-- START GIVEN RECORDS --
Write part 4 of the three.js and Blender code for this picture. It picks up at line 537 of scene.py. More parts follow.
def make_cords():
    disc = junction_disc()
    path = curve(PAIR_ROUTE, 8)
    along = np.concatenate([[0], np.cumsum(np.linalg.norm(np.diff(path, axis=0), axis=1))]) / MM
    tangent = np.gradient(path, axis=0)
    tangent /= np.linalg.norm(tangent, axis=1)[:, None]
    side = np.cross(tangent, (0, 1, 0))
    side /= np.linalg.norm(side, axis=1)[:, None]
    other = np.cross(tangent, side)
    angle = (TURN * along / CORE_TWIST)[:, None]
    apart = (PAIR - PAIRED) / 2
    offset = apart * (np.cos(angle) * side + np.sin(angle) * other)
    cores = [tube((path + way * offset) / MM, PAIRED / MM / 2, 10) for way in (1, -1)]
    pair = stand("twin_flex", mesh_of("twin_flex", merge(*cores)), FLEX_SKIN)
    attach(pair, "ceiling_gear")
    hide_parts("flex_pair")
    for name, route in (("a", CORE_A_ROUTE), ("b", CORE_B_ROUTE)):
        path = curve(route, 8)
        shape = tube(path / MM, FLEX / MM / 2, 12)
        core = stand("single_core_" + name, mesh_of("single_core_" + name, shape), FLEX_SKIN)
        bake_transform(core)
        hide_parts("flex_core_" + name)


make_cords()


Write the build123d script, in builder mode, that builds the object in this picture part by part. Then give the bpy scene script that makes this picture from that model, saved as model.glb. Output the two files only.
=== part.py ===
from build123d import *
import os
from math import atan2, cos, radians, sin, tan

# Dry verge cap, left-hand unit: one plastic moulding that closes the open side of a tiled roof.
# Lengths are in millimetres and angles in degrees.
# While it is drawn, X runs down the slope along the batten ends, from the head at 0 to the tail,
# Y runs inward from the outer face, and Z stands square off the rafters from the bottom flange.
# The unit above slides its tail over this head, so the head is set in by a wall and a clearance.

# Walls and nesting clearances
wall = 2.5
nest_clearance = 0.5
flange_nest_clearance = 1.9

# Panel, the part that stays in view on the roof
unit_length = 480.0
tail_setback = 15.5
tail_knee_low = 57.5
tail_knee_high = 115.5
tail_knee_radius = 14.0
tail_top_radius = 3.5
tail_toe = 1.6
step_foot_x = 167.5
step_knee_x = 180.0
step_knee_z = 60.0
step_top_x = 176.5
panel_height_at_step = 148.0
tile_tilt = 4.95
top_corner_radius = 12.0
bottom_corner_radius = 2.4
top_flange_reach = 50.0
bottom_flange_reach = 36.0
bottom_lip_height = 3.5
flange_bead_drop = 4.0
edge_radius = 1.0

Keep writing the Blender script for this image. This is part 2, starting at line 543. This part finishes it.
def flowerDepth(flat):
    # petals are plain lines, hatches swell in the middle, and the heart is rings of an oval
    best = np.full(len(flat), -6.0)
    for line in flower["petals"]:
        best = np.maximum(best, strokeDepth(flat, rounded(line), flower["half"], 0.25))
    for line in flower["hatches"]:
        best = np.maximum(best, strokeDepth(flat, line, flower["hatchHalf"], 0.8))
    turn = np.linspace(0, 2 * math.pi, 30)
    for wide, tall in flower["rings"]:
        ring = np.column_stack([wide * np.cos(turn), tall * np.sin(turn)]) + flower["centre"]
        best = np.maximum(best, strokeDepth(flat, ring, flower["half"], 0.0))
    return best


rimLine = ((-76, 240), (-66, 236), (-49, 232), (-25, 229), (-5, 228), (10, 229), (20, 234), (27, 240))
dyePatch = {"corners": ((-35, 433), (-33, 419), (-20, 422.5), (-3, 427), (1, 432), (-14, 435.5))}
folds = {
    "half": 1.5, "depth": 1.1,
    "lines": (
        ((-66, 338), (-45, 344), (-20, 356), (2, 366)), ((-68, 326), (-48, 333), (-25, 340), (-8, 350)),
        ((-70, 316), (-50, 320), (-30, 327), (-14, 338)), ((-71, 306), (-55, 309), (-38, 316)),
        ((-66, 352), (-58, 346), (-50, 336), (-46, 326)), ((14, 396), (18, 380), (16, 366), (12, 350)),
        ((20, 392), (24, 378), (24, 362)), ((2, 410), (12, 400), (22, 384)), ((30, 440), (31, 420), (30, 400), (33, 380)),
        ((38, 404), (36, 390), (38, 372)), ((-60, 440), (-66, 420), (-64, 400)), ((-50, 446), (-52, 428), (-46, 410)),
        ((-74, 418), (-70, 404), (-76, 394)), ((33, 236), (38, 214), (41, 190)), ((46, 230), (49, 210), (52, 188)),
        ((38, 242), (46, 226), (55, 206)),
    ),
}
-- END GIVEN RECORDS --
GIVEN PROBLEM » Extract verbatim only those lines that run from the line with "bake_transform(core)" to the line with "Write the build123d", inclusive.

OUTPUT FOR THIS EXERCISE »
        bake_transform(core)
        hide_parts("flex_core_" + name)


make_cords()


Write the build123d script, in builder mode, that builds the object in this picture part by part. Then give the bpy scene script that makes this picture from that model, saved as model.glb. Output the two files only.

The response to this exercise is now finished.